Pembentukan dan pengembangan habits of mind pelajar melalui pembelajaran, sama halnya seperti ungkapan sekali merengkuh dayung dua tiga pulau terlampaui, artinya guru tidak hanya melatihkan kebiasaan berpikir cerdas (habits of mind) melalui pembelajaran, tetapi sekaligus mendidik siswa menjadi pribadi dengan karakter positif yang unggul, dapat meregulasi diri, peduli, tekun, jujur, ingin tahu, kritis, kreatif, bekerja sama, dan sebagainya.|
Seiring keberadaan habits of mind, maka penguasaan konsep materi hanya merupakan dampak ikutan (nurturant effect) dari proses belajar yang dilaksanakan oleh guru (Zainul, 2008: Race, 2011). Riset-riset terbaru menunjukkan, betapa banyak cara kita belajar sudah harus diubah. David Coyle dalam buku The Talent Code (2010) menunjukkan kemajuan yang dicapai dalam neuroscience yang menemukan bahwa manusia cerdas tidak hanya dibentuk oleh memori otak, tetapi juga memori otot (myelin).
Ditunjukkan bahwa memori (daya ingat) kita bukan cuma “tape recorder”, perekam data saja, tapi ternyata benda hidup (living structure) suatu benda hidup yang punya kemampuan dalam ukuran luar biasa (nearly infinitive size of scaffold). Benda yang makin banyak difungsikan untuk berpikir, makin terlatih dia untuk menghadapi dan memecahkan kesulitan dan tantangan yang ada, dan makin banyak memori yang kita bisa bangun dan simpan. Sementara Carol Dweck dan Lisa Blackwell (2011) menemukan bahwa anak-anak yang secara akademik dianggap cerdas berpotensi menyandang mindsettetap sehingga kecakapannya untuk berkembang menjadi terhambat. Sehingga dalam hal ini, kebiasaan berfikir berperan dalam meningkatkan kemampuan penguasan konsep materi yang kita miliki.
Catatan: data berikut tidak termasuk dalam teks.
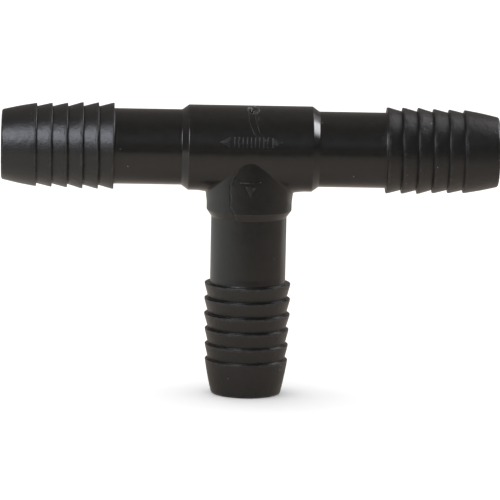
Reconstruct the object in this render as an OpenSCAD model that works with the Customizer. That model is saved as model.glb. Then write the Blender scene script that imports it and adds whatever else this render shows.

Dalam konteks pendidikan ekonomi penguasaan konsep materi ekonomi berkaitan dengan pengembangan economic literacy. Economic literacy atau yang lebih kita kenal dengan istilah “melek ekonomi”, mulai dianggap penting sejak akhir tahun 1990. Bahkan, di negara-negara maju dan berkembang economic literacy dianggap sangat penting untuk diketahui oleh warga negaranya. Pengetahuan tentang economic literacy disejajarkan dengan pentingnya “melek huruf” dan “melek teknologi”. Hal ini dilatarbelakangi adanya asumsi bahwa semua aspek kehidupan banyak berhubungan dengan masalah ekonomi.
Economic literacy atau juga disebut dengan melek ekonomi merupakan pengetahuan tentang ekonomi yang hal ini sangat diperlukan karena setiap kegiatan manusia tidak terlepas dari masalah ekonomi. Masalah utama di dalam ekonomi adalah masalah kelangkaan atau scarcity sehingga masyarakat harus memiliki cara untuk menentukan komoditi apa yang akan dibuat, bagaimana komoditi itu di buat dan untuk siapa komoditi itu dibuat. Sehingga dalam hal ini masyarakat diharapkan dapat mengambil keputusan yang tepat. Jika masyarakat telah celik ekonomi maka diharapkan dapat mengambil keputusan yang tepat baik sebagai konumen, produsen, investor dan warga negara (Caplan, 2004)
Sehingga pada gilirannya, pengembangan habits of mind dan penguasaan konsep bahan ekonomi berkaitan dengan pengembangan literasi ekonomi. Hal ini dipertegas oleh Mathews (1999) bahwa literasi ekonomi sebagai kemampuan individu untuk mengenali dan menggunakan konsep-konsep ekonomi dan cara berpikir ekonomi untuk memperbaiki dan mendapatkan kesejahteraan. Makna kemampuan (ability) mengindikasikan bahwa pemahaman literasi ekonomi dihasilkan melalui proses belajar yang berkesinambungan.
Sesuai dengan penjelasan diatas maka, literasi ekonomi berperanan penting terhadap pembentukan habit on mind. Namun sayangnya, perkembangan pendidikan ekonomi di Malaysia yang belum sedemikian dinamik dibandingkan negara-negara lain. Apakah ini bukti bawa pendidikan kita masih terlalu didominasi pemikiran sains sehingga cenderung diskriminatif terhadap perkembangan ilmu sosial lain, tidak terkecuali ekonomi.